Rahmat Shah Sail pays rich tributes to Baba-e-Pushto Khushal Khan Khattak and is greatly impressed by his poetry.

His own life is an imitation of Khushal Khan who endured forays, house arrests and imprisonment. Sail was also imprisoned and put to severe trails for nothing, besides voicing his opinions. Even in jail, he did not give up his line of action. It was the result of these tortures and torments that Sail's poetry contains many dreadful events and examples of human cruelty that took place in the past. In his sonnet Hiroshima, he depicts the destruction of nuclear disaster and criticizes the words-with-out-action approach of the global powers towards preventing the nuclear race. He reminds the two superpowers and other states of the world of the widespread devastation caused by the bomb in Hiroshima and urge them to work for the peaceful use of nuclear energy. He says that it is of no avail merely to show anger and resentment over the tragedy but the need is to take some practical measures to prevent such calamities. In another such poem "Vietnam War", Sail calls for the co-operation and unity of Muslims through out the world to foil the barbarism and evil designs of those treacherous nations who try to mar global peace.

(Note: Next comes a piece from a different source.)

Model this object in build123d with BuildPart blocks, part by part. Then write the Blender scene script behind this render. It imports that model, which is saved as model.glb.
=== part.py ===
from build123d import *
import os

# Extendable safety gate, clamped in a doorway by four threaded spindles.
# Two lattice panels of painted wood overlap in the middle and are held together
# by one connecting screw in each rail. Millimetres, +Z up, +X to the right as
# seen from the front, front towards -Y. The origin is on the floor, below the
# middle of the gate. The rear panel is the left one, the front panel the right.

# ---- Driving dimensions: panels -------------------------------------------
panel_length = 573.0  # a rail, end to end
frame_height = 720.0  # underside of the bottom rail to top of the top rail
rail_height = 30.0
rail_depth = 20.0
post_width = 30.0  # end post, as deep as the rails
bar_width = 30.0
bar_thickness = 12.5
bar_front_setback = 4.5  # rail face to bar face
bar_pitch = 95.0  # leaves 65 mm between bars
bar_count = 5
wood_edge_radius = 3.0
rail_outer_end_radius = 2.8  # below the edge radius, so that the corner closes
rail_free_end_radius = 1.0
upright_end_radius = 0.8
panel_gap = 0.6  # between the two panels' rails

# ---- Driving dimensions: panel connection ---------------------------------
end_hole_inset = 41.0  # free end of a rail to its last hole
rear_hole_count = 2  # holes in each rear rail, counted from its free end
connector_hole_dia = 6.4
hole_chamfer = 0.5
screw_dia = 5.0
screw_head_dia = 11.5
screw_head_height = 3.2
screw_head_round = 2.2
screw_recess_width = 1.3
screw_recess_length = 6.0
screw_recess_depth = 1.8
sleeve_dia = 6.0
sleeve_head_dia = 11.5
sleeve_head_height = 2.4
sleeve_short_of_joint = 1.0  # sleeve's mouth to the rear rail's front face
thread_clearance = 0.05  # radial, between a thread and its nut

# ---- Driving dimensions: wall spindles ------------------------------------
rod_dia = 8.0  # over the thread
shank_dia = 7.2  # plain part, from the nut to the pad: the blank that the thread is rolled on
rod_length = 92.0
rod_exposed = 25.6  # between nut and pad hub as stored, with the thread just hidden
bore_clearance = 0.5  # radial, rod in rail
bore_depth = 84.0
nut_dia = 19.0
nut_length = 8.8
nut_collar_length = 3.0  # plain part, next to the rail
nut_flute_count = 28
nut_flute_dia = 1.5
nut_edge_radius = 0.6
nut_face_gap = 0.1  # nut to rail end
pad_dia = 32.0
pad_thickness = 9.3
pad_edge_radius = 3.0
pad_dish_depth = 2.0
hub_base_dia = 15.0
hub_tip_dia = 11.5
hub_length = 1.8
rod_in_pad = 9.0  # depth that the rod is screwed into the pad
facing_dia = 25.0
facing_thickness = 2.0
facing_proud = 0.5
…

At present, Rahmat Shah Sail runs a tailoring shop in Dargari Bazar to earn his livelihood but most of his time is spent in literary activities. He is a member of Pashto Adabi Jirga, Malakand Agency.

Khatir Afridi, Ikramullah Gran and Shamsul Qamar Andesh are his favorite poets among these colleagues. He holds Amir Hamza Shinwari in most high regard for his meritorious services to the cause of Pashto literature.

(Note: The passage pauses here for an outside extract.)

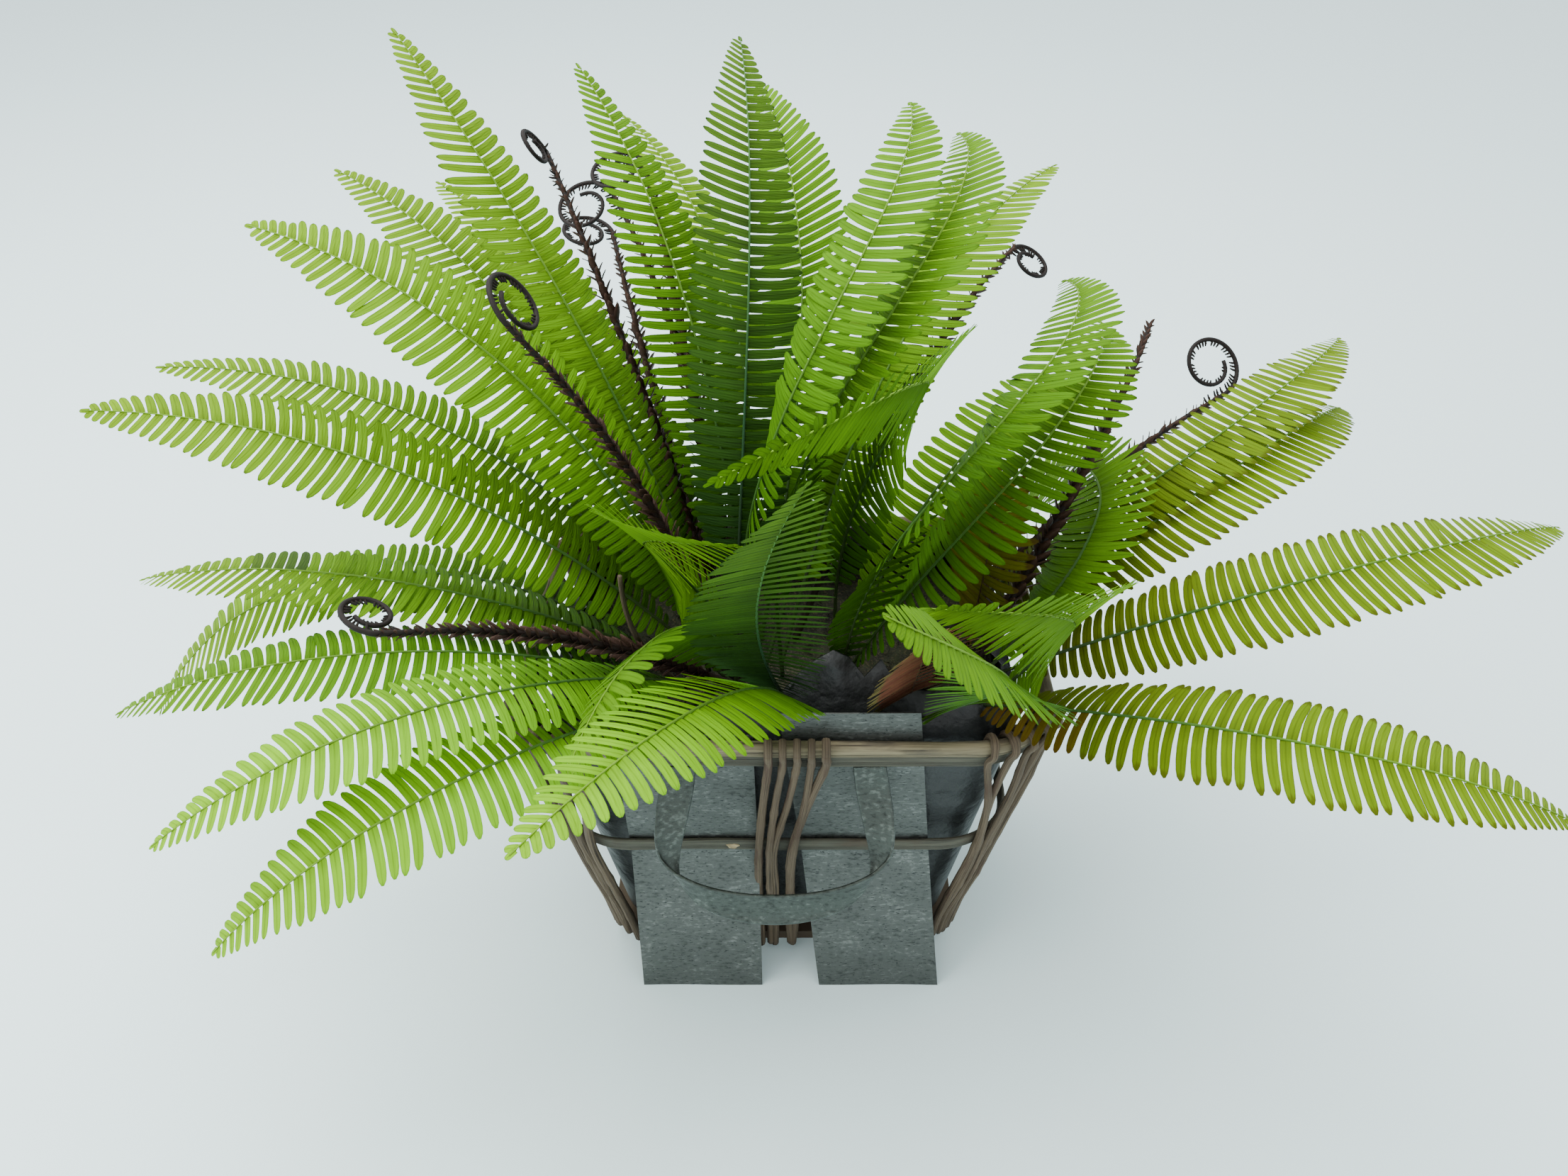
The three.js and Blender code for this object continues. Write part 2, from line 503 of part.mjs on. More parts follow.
// Every frond: where its stalk is cut (x, y on the foam), the compass heading it leaves in and how
// far it turns on the way, how steeply it rises and how much it droops by its tip, its length, and
// the roll and twist of its blade. Lengths in millimetres, angles in degrees.
const FRONDS = [
  { name: 'frond_left_tall', x: -40, y: -3, heading: 150, turn: -16,
    rise: 70, droop: 37, length: 477, roll: -13, twist: 4 },
  { name: 'frond_left_high', x: -43, y: -17, heading: 132, turn: 18,
    rise: 58, droop: 46, length: 461, roll: -2, twist: 13 },
  { name: 'frond_left_high_rear', x: -45, y: 9, heading: 119, turn: 20,
    rise: 53, droop: 44, length: 439, roll: -8, twist: 6 },
  { name: 'frond_left_bright', x: -53, y: -17, heading: 174, turn: -12,
    rise: 77, droop: 72, length: 439, roll: 21, twist: 8 },
  { name: 'frond_left_mid_rear', x: -48, y: -1, heading: 151, turn: 39,
    rise: 47, droop: 44, length: 434, roll: -3, twist: 9 },
  { name: 'frond_left_mid', x: -35, y: -31, heading: 178, turn: 6,
    rise: 51, droop: 49, length: 451, roll: 6, twist: 18 },
  { name: 'frond_left_low_upper', x: -42, y: -27, heading: 190, turn: -20,
    rise: 36, droop: 56, length: 411, roll: -10, twist: 3 },
  { name: 'frond_left_low_rear', x: -60, y: -29, heading: 162, turn: 35,
    rise: 34, droop: 97, length: 457, roll: -7, twist: 16 },
  { name: 'frond_left_low', x: -49, y: -37, heading: 203, turn: -20,
    rise: 35, droop: 64, length: 398, roll: -6, twist: 2 },
  { name: 'frond_left_bottom', x: -39, y: -38, heading: 226, turn: -24,
    rise: 42, droop: 75, length: 397, roll: -2, twist: 3 },
  { name: 'frond_front_left_low', x: -37, y: -49, heading: 238, turn: -38,
    rise: 38, droop: 84, length: 390, roll: 2, twist: 11 },
  { name: 'frond_front_left_trailing', x: 12, y: -73, heading: 259, turn: -28,
    rise: 60, droop: 70, length: 361, roll: 6, twist: -5 },
  { name: 'frond_front_left_folded', x: -30, y: -46, heading: 240, turn: 3,
    rise: 81, droop: 131, length: 263, roll: -41, twist: -1 },
  { name: 'frond_back_left_tall', x: -25, y: -12, heading: 100, turn: 29,
    rise: 67, droop: 36, length: 445, roll: -17, twist: -1 },
  { name: 'frond_back_tall', x: -26, y: 6, heading: 80, turn: 50,
    rise: 53, droop: 39, length: 467, roll: -30, twist: 14 },
  { name: 'frond_middle_tall', x: -35, y: -24, heading: 76, turn: 21,
    rise: 79, droop: 62, length: 471, roll: -13, twist: -13, finish: DARK_LEAF },
  { name: 'frond_back_middle', x: -19, y: -3, heading: 62, turn: 50,
    rise: 64, droop: 48, length: 458, roll: 25, twist: 15 },
  { name: 'frond_back_right_tall', x: -19, y: -40, heading: -32, turn: 125,
    rise: 99, droop: 98, length: 463, roll: 12 },
  { name: 'frond_back_right_rear', x: -14, y: -16, heading: 65, turn: 1,
    rise: 47, droop: 39, length: 459, roll: 4, twist: 16 },
  { name: 'frond_right_tall', x: -1, y: -22, heading: -49, turn: 149,
    rise: 97, droop: 107, length: 468, roll: 24 },
  { name: 'frond_front_right_long', x: 28, y: -57, heading: -27, turn: 114,
    rise: 71, droop: 83, length: 388, roll: 8, twist: -7 },
  { name: 'frond_right_rear', x: -2, y: -11, heading: 59, turn: -10,
    rise: 62, droop: 62, length: 461, roll: 14, twist: -3 },
  { name: 'frond_right_arched', x: 37, y: -67, heading: -60, turn: 160,
    rise: 90, droop: 112, length: 424, roll: 34, twist: -6 },
  { name: 'frond_right_short', x: 34, y: -47, heading: 39, turn: 5,
    rise: 73, droop: 115, length: 374, roll: 18, twist: -22 },
  { name: 'frond_centre_curled', x: -14, y: -25, heading: 182, turn: 154,
    rise: 67, droop: 53, length: 364, roll: 45 },
  { name: 'frond_centre_folded', x: 37, y: -6, heading: 15, turn: -180,
    rise: 94, droop: 118, length: 494, roll: -58, twist: -7 },
  { name: 'frond_centre_low', x: 11, y: -64, heading: -119, turn: 57,
    rise: 58, droop: 2, length: 379, roll: 2, twist: -7, finish: DARK_LEAF },
  { name: 'frond_right_rising', x: 92, y: 15, heading: -2, turn: 60,
    rise: 42, droop: 54, length: 452, roll: 9, twist: -6 },
  { name: 'frond_right_upper', x: 105, y: -22, heading: 4, turn: 53,
    rise: 43, droop: 71, length: 445, roll: 5, twist: -9 },
  { name: 'frond_right_level', x: 114, y: -37, heading: -26, turn: 61,
    rise: 41, droop: 64, length: 462, roll: -15, twist: 18 },
  { name: 'frond_right_trailing', x: 98, y: -52, heading: -55, turn: 59,
    rise: 38, droop: 71, length: 424, roll: -2, twist: -6 },
  { name: 'frond_front_right_curled', x: 128, y: -64, heading: -41, turn: -120,
    rise: 64, droop: 45, length: 371, roll: -52, twist: -3 },
  { name: 'frond_front_right_bent', x: 71, y: -78, heading: -46, turn: -102,
    rise: 50, droop: 8, length: 417, roll: -12, twist: 46 },
  { name: 'frond_front_rust', x: 80, y: -65, heading: -87, turn: -5,
    rise: 64, droop: 16, length: 195, roll: -20, twist: -10, finish: TURNED_LEAF },
  { name: 'frond_right_olive', x: 124, y: -15, heading: 43, turn: 34,
    rise: 74, droop: -9, length: 156, roll: -117, twist: -77, finish: TURNED_LEAF },
  { name: 'frond_right_curled', x: 113, y: -57, heading: -6, turn: 172,
    rise: 61, droop: 160, length: 402, roll: 17, twist: 32 },
];
FRONDS.forEach((shape) => addMesh(shape.name, frond(shape), shape.finish ?? LEAF));

// The crosiers' stems are given in the same way. Each ends in a coil that starts with the radius
// given, on the side of the stem given (1 or -1), tipped about the stem by an angle.
const CROSIERS = [
  { name: 'crosier_left_edgewise', x: -34, y: -4, heading: 127, turn: -11, rise: 60, droop: 31, length: 387,
    coil: { radius: 16, side: 1, tip: 70 } },
  { name: 'crosier_left_middle', x: -30, y: 10, heading: 102, turn: 17, rise: 50, droop: 27, length: 376,
    coil: { radius: 24, side: 1, tip: 0 } },
  { name: 'crosier_left_tall', x: -29, y: -25, heading: 104, turn: 0, rise: 50, droop: 31, length: 419,
    coil: { radius: 23, side: 1, tip: 0 } },
  { name: 'crosier_left_high', x: -39, y: -22, heading: 164, turn: 25, rise: 75, droop: 22, length: 291,
    coil: { radius: 23, side: -1, tip: 58 } },
  { name: 'crosier_left_level', x: -28, y: -36, heading: 207, turn: 11, rise: 43, droop: 21, length: 273,
    coil: { radius: 17, side: -1, tip: 50 } },
  { name: 'crosier_right_looped', x: 97, y: -13, heading: 41, turn: -11, rise: 33, droop: 22, length: 315,
    coil: { radius: 24, side: 1, tip: 0 } },
];
CROSIERS.forEach((shape) => addMesh(shape.name, shoot(shape), SHOOT));

export default object;
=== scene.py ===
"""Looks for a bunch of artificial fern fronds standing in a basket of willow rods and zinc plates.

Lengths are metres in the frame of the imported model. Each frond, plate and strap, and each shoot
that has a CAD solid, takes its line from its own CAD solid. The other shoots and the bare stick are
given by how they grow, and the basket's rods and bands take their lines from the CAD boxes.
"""

import logging
import math
from dataclasses import dataclass
from enum import Enum
from functools import partial
from typing import Callable, Optional, Sequence, Union

import bpy
import numpy as np
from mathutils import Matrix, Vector


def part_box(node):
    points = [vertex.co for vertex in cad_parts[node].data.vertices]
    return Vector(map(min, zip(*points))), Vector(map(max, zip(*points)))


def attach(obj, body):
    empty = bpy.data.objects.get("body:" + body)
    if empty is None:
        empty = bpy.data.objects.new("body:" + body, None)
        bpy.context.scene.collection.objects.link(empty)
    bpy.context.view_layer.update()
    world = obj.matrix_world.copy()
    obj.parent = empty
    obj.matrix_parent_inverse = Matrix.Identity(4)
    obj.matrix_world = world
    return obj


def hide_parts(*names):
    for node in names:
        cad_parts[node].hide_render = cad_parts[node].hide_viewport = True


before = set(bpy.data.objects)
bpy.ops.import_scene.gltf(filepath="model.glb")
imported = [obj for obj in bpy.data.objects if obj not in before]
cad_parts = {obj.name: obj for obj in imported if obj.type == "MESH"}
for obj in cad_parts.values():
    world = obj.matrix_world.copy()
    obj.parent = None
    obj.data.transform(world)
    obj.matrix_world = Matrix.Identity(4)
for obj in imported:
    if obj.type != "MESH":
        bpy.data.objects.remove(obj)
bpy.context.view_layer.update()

LOG = logging.getLogger("fern_basket")

Triple = tuple[float, float, float]
Colour = Triple
Array = np.ndarray
Values = Union[Array, Sequence[float]]
Socket = bpy.types.NodeSocket
Material = bpy.types.Material
Piece = bpy.types.Object
Paint = Union[Colour, Socket]
MM = 0.001


# ---------------------------------------------------------------- shader maths


class Signal:
    """A number that changes over a surface. Python's operators add its Math nodes."""

    def __init__(self, shader: "Shader", socket: Socket) -> None:
        """Wraps one output socket of a shader's node."""
        self.shader = shader
        self.socket = socket

    def __add__(self, other: "Number") -> "Signal":
        """The sum."""
        return self.shader.maths("ADD", self, other)

    def __sub__(self, other: "Number") -> "Signal":
        """The difference."""
        return self.shader.maths("SUBTRACT", self, other)

    def __rsub__(self, other: "Number") -> "Signal":
        """The difference from a plain number."""
        return self.shader.maths("SUBTRACT", other, self)

    def __mul__(self, other: "Number") -> "Signal":
        """The product."""
        return self.shader.maths("MULTIPLY", self, other)

    def __abs__(self) -> "Signal":
        """The size without its sign."""
        return self.shader.maths("ABSOLUTE", self)

    __radd__ = __add__

    def stretched(self, low: float, high: float) -> "Signal":
        """Spreads low..high over 0..1 and cuts off the rest.

        Args:
            low: The value that becomes 0.
            high: The value that becomes 1.

        Returns:
            The spread value.
        """
        node = self.shader.node(
            "ShaderNodeMapRange",
            {"clamp": True},
            {"Value": self, "From Min": low, "From Max": high},
        )
        return Signal(self.shader, node.outputs["Result"])


Number = Union[Signal, float]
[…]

It is quite unjust an ugly spot on the Pashto language, that a man of such literary talent sews cloths to make his both ends meet. He has been denied his due place in society due to his great sin of not having passed examinations in any school or college, even though he has more ability than a well-educated person. If supported, he will be able to do more for the betterment of his mother tongue; otherwise it is feared that the may give up his struggle due to constant disappointment.